However, the mission needs to be translated into goals and action (Bryson, 1988). The statements defining an NPO’s mission often remain very inclusive and somehow unattainable (Kanter & Summers, 1987; Lecy et al., 2012; Mintzberg, 1983; Sowa et al., 2004). Thus, Bryson (1988) and Mac Donald (2007) insist on the necessity of sustaining the innovation process through the development of new projects. More specifically, Bryson (1988) introduces a series of recommendations aimed at helping NPOs to assess their current situation and develop strategic planning. NPOs first have to develop a mission statement that takes into account key stakeholders’ interests, the strengths and weaknesses of the organization and the opportunities and threats presented by the external environment.
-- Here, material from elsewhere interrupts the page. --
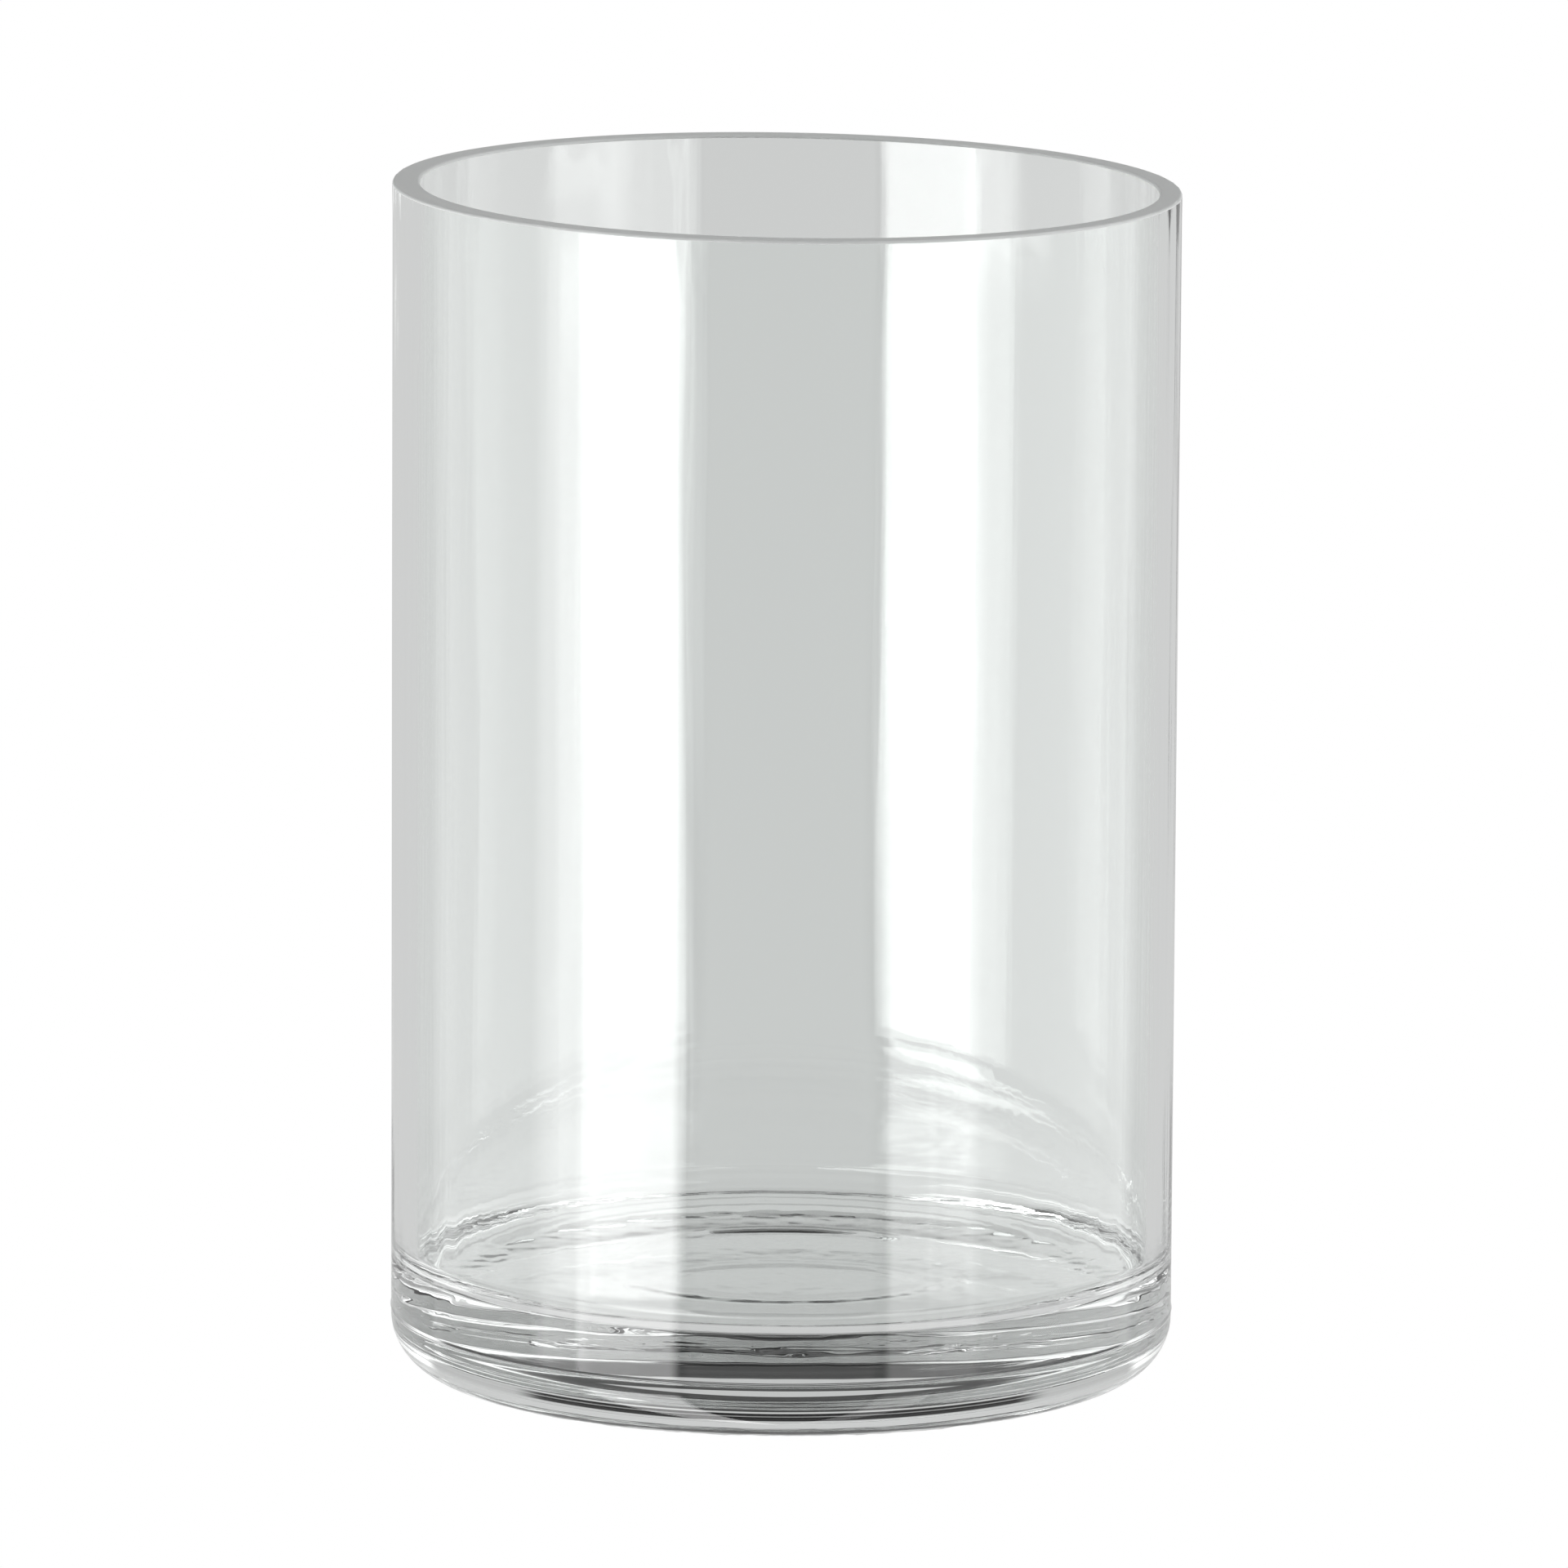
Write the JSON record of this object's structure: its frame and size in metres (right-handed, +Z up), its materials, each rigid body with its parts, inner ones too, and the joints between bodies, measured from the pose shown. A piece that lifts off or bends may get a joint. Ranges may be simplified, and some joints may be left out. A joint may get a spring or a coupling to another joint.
{
  "type": "cylinder vase",
  "caption": "Straight clear-glass cylinder vase with a thick solid base, rounded heel and flat ground rim, which holds water and cut flowers.",
  "frame": {"origin": "centre of the circle that the vase stands on", "axes": "+Z up along the cylinder's axis, to the open mouth; +X to the viewer's right and +Y away from the viewer, though the body is round"},
  "size_m": [0.13, 0.13, 0.199],
  "materials": {
    "clear_glass": "clear, fire-polished walls with faint vertical and mould ripples; the rim is ground flat and satin"
  },
  "bodies": {
    "root": {"vase_body": "clear_glass"}
  },
  "joints": []
}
The strategic planning process then leads to the implementation of new programs and projects. In this study, drawing on Mintzberg (1983) and Bryson (1988), we consider that mission-based strategic planning, that is, the capacity to use strategic planning to develop an updated version of the mission in the form of new projects, constitutes an important step toward preventing or correcting mission drift, potentially leading to both community and economic effectiveness. Mission-based strategic planning aims at finding a fine balance between the need to keep action rooted in the mission and the necessity of turning mission into concrete action.
Mission-based strategic planning helps to keep the community together. From the point of view of NPO stakeholders, the mission is a “truth” that they share between them and want to share with people around them (Mintzberg, 1983). Thus, the mission can be seen as a form of sensemaking that will “inform and constrain the identity and action” of stakeholders (Weick, Sutcliffe, & Obstfeld, 2005, p. 409). It promotes an integrative culture made up of common values, beliefs, and goals driving collective action (Bryson, 1988; Kreutzer & Jager, 2011; Mintzberg, 1983). Mintzberg (1983) concludes his chapter on missionary organizations by stating that the loss of the mission gives rise to a political arena in which actors are motivated by self-interest. Thus, mission is a powerful tool to building a common identity and developing community in and around the organization. In other words, rooting strategic planning in the mission contributes to community effectiveness.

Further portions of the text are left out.